Gradually over the next decade, more and more Americans forgot about what was right and moral and began to accept what was profitable and expedient. 

Today, many credit card companies have set up operations in states that don’t regulate usury as they should.  This means, they are far less regulated.  And, interest rates of 18, 25, 30, even 36 percent are not uncommon.  The net result, credit card debt is threatening the very solvency of this country and her people. 

What’s right and moral doesn’t count.  What’s profitable does count.  Today credit card companies are getting away with interest rates and terms that a generation ago would have been the domain of the loan sharks.  Today, the motto seems to be “AFAB.”  (That’s “anything for a buck” for those of you in Delaware.)     
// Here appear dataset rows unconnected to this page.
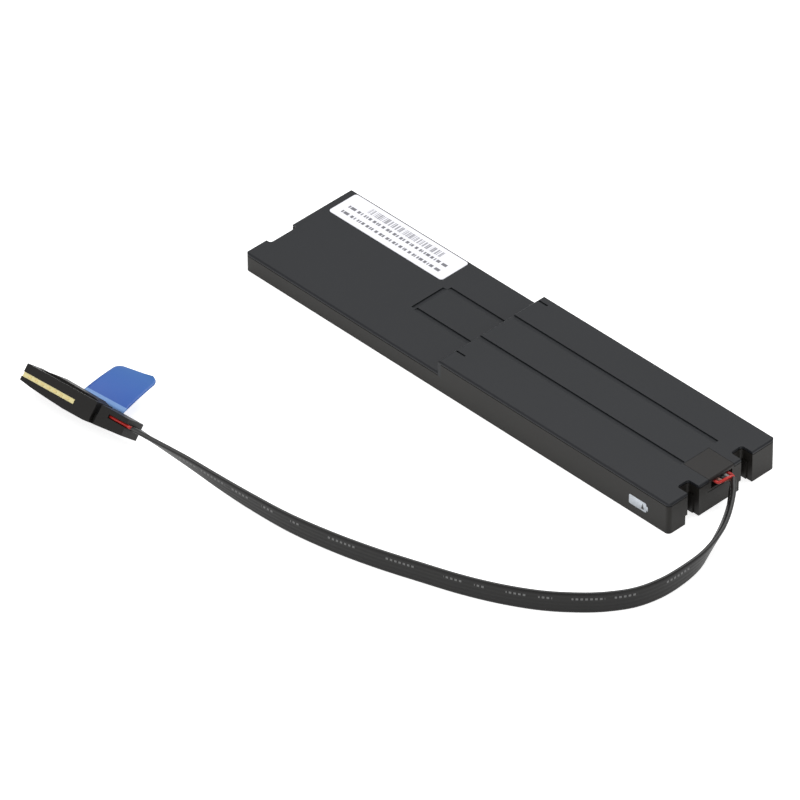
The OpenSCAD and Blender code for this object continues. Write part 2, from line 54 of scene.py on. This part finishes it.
view_back = Vector((sin(view_turn) * cos(view_rise), -cos(view_turn) * cos(view_rise), sin(view_rise)))
level_right = Vector((0, 0, 1)).cross(view_back).normalized()
level_up = view_back.cross(level_right)
view_right = level_right * cos(view_roll) + level_up * sin(view_roll)
view_up = level_up * cos(view_roll) - level_right * sin(view_roll)
camera = bpy.data.objects.new("camera", bpy.data.cameras.new("camera"))
camera.data.sensor_width = 36
camera.data.lens = 392.2
camera.data.clip_end = 10
camera.matrix_world = (Matrix.Translation(view_aim + view_back * view_distance)
                       @ Matrix((view_right, view_up, view_back)).transposed().to_4x4())
bpy.context.scene.collection.objects.link(camera)
bpy.context.scene.camera = camera

# ---- Cable sleeve ----
# A black extruded sleeve, flattened over a row of five wires. It leaves the
# exit upright, stands on its edge round the loop and leans back to the plug.
sleeve_w, sleeve_t = 6.8 * mm, 1.4 * mm
sleeve_ridge = 0.02 * mm     # how far each wire shows through the sleeve's faces
wire_count = 5
wire_d, wire_pitch = 0.9 * mm, 1.3 * mm
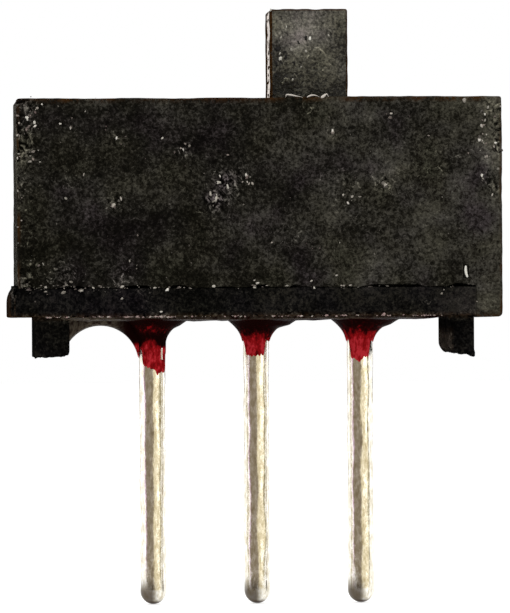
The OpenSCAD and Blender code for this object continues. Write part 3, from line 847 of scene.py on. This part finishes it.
    def wear_and_light(self, mesh):
        """Scuffs thickest on the front's left half and thin at its foot, rings round the ejector
        pin's mark, polished flanks, and painted shade: the stem darkens towards its foot, by the
        roof, and pales towards its top."""
        points = places(mesh.vertices)
        x, z, front = points[:, 0] - STEM_X, points[:, 2] - COVER_HIGH[2], points[:, 1] < -0.9
        scuff = patches(points, self.SCUFFS) + 0.12 + 0.25 * ~front
        radius = np.hypot(x - 0.1, z - 0.94)
        turn = np.degrees(np.arctan2(z - 0.94, x - 0.1))
        for ring, start, end in self.RINGS:
            scuff += 1.1 * front * bell(radius - ring, 0.022) * (turn > start) * (turn < end)
        edge = from_edge(points, self.STEM_HIGH, STEM_X)
        rub = smooth(edge, 0.06, 0.015) * (0.7 + 0.3 * ripple(points, 0.5, 25))
        # Painted shade: the stem darkens towards its foot, where it meets the roof, and pales
        # towards its top
        haze_and_light = smooth(z, 0.15, 0.75) * (0.44 + 0.15 * smooth(z, 1.2, 2.0))
        haze_and_light += patches(points, self.HAZE)
        store(mesh, "wear_and_light", scuff * smooth(z, 0.15, 0.5), rub * (z > 0.2), haze_and_light)
        flank = smooth(np.abs(x), 0.9, 0.93) * smooth(edge, 0.03, 0.12)
        store(mesh, "polish", flank, flank, flank)


class MakeTerminals(bpy.types.Operator):
    """Makes the three tinned terminals, with their heads and shanks inside the base"""

    bl_idname = "switch.make_terminals"
    bl_label = "Terminals"

    def execute(self, context):
        sizes, colours = settings(context)
        material = tinned_brass(colours.tin)
        for number, node in enumerate(TERMINALS):
            points = self.terminal(sizes, *corners(node), number)
            wire = closed_grid(f"{node}_wire", points)
            # Painted shade on the tip: dull brown over its left half, and brown where it is lowest
            place = places(wire.vertices) - ((number - 1) * PITCH, 0, points[..., 2].min())
            x, y, z = place.T / sizes.pin
            dull = smooth(x, 0.22, -0.1) * smooth(z, 1.2, 0.4)
            lowest = z + 0.5 * (np.abs(y) + np.maximum(x, 0))
            worn = np.maximum(0.9 * dull, smooth(lowest, 0.5, 0.2))
            store(wire, "wear_and_light", worn, worn, worn)
            show(wire, material, "terminal_metal", node)
        return {"FINISHED"}

    def terminal(self, sizes, low, high, number):
        """A terminal, turned: a half-round tip, the free pin, the thicker shank and the contact
        head. The pin's radius is drawn in by some 0.008 mm in streaks along it, as tin runs."""
        pin, shank, head = sizes.pin / 2, sizes.shank / 2, (high[0] - low[0]) / 2
        turn = np.linspace(0, math.pi / 2, 9)
        tip = np.stack([pin * np.sin(turn), low[2] + pin * (1 - np.cos(turn))], -1)
        shoulder, seat, edge = UNDER - 0.2, high[2] - 0.2, 0.03
        wall = [(pin, z) for z in np.linspace(low[2] + pin, shoulder, 120)[1:]]
        rest = [(shank, shoulder), (shank, seat), (head, seat), (head, high[2] - edge)]
        rest += [(head - edge, high[2]), (0, high[2])]
        points = turned(np.concatenate([tip, wall, rest]), 72)
        drawn = 0.0018 * (1.5 + ripple(points * (1, 1, 0.2), 0.22, 30 + number))
        drawn += 0.0035 * (1.5 + ripple(points * (1, 1, 0.6), 0.5, 40 + number))
        drawn *= smooth(points[..., 2], shoulder, shoulder - 0.1)
        radius = np.maximum(np.hypot(points[..., 0], points[..., 1]), 1e-6)
        points[..., :2] *= (1 - np.minimum(drawn, 0.3 * radius) / radius)[..., None]
        return points + ((low[0] + high[0]) / 2, 0, 0)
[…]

So what does this mean for us?  It means, when you get your credit card bill and look at that low minimum payment remember—that’s what they want you to pay!  As a matter of fact, credit card companies call the people who pay off their full balances “deadbeats!”  If you pay the whole amount every single month—they don’t like you very much because you’re only making them a small profit.  What they really would prefer is for you to make just the minimum payment and let the rest rollover.  But that’s the problem!  On many cards the low minimum payment barely covers the interest!

In the last couple of years Congress has been putting pressure on some of the credit card companies to raise their minimum payment requirements.  (Remember: The more you pay each month—the faster it’ll go away!)  So, grudgingly, some of the companies have increased the required monthly payments from as little as ½ percent to 2 or 2 ½ percent.